Las mentiras mandamases
Se nos agolpan las fechas sin que pueda entrar en pausa nuestro imparable
calendario. No hay cuesta de enero que se
resista, por más que nos arañen sus pendientes en el intento de subirlas airosos con la carga que traemos, como lastre de los gastos y los
fastos de las fiestas navideñas. Pero ya andamos en el febrerillo loco, con su agenda y sus
asuntos varios, navegando por este nuevo año
que poco a poco se nos va desgranando y desgastando con el paso de los días.
Hay cuestiones que a todos nos afectan cuando hablamos de políticas y economías, de
asuntos sociales, educativos y culturales. Y ahí
nos andamos con la incertidumbre de nuestro momento nacional y regional, sin dejar de
echar un ojo al mapa mundial de este planeta azul al que pertenecemos. Entramos en
pánico o se sosiega nuestra alma, cuando se
tocan determinadas cosas en las que nos sentimos hurgados, zarandeados y engañados
en temas delicados como son la vida, la familia o la conciencia. Se ha ido perdiendo en los
“hemicircos” varios ese respeto a la verdad
haciéndonos a todos más vulnerables, banalizando el estado de derecho, y haciendo de la
mentira impune un modo cotidiano de gobernanza.

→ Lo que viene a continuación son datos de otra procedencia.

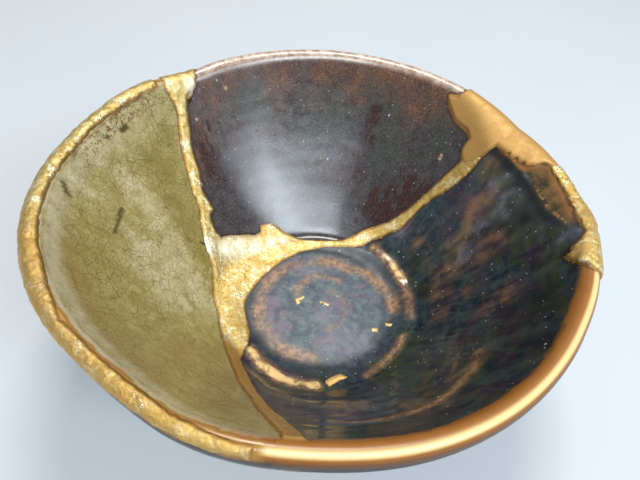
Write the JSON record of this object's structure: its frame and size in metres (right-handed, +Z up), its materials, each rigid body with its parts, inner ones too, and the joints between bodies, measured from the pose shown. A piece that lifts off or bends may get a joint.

La mentira no es simplemente el octavo mandamiento del decálogo judeocristiano, el precepto de no levantar falso testimonio ni mentir a sabiendas, pues más allá de su valencia
religiosa hunde su razón de ser moral en lo que
dignifica a las personas. Quien miente –y se
miente de tantos modos–, se descalifica por su
falta de credibilidad para cualquier propuesta que pudiera ofrecer en aras de un mundo
mejor basado en la bondad de sus intenciones,
en la belleza de sus cauces y en la verdad de
su justicia. Cuando una política está basada en
la mentira, en la trampa, desaparece el humilde servicio al bien común como horizonte, y se
maquilla con ungüento de falsedad la inconfesable y clandestina intención en cuanto se dice
y se hace: el poder por el poder, el dinero por el
dinero, la vanidad más superflua y placentera.
El gran escritor inglés Thomas Stern Eliot lo definió en su obra
magistral “Los coros
de la roca”: que cuando el hombre ha abatido en su vida al Dios
verdadero, siempre
le quedarán tres dioses menores a los que como ídolos no querrá
nunca renunciar. Estos ídolos serán para Eliot
el poder, el dinero y la lujuria. Las reediciones
de esta nueva “religión” en las que se da culto a estos dioses falsos, pero enormemente
cotidianos, son de una actualidad que espanta. Porque no se ahorran prendas a la hora de
diseñar con calculada ingeniería social el nuevo mapa cultural y moral de nuestro mundo.
Se usan y se tiran las cosas más sagradas, se
usan y se abusan los valores más perennes, se
utilizan y manipulan sin ningún pudor cuanto
puede conllevar un rédito para seguir dando
culto a la pretensión de poder corrompiendo
y controlando todo cuanto atente críticamente, enriquecerse a toda costa sin rubor, y zafarse en un placer hedonista que nos vacía y nos
destruye. El resultado no es sólo la mediocridad en todos los ámbitos, porque a esta cita
sólo acuden los mediocres, sino el suicidio
social al que nos empuja un planteamiento
basado en la mentira personal e institucional.
En este escenario, aparece como una estrella polar que orienta los pasos de cada persona y de una entera sociedad, lo que Jesús
decía con audaz profecía: “la verdad os hará
libres” (Jn 8,31). La historia de la humanidad
nos demuestra con implacable clarividencia
cómo lo que en la sociedad, en la política, en la
misma Iglesia, lo que se construye y se fundamenta desde la mentira, termina por hacernos
esclavos. El muestrario de tristeza y destrucción que este tipo de esclavitud impone, hace
que aprendamos la lección, enmendemos el
error y nos abracemos a la verdad, por humilde que sea. Sólo ésta nos hace libres propiciando la bondadosa vivencia y convivencia de una
paz y belleza que sólo ellas valen la pena.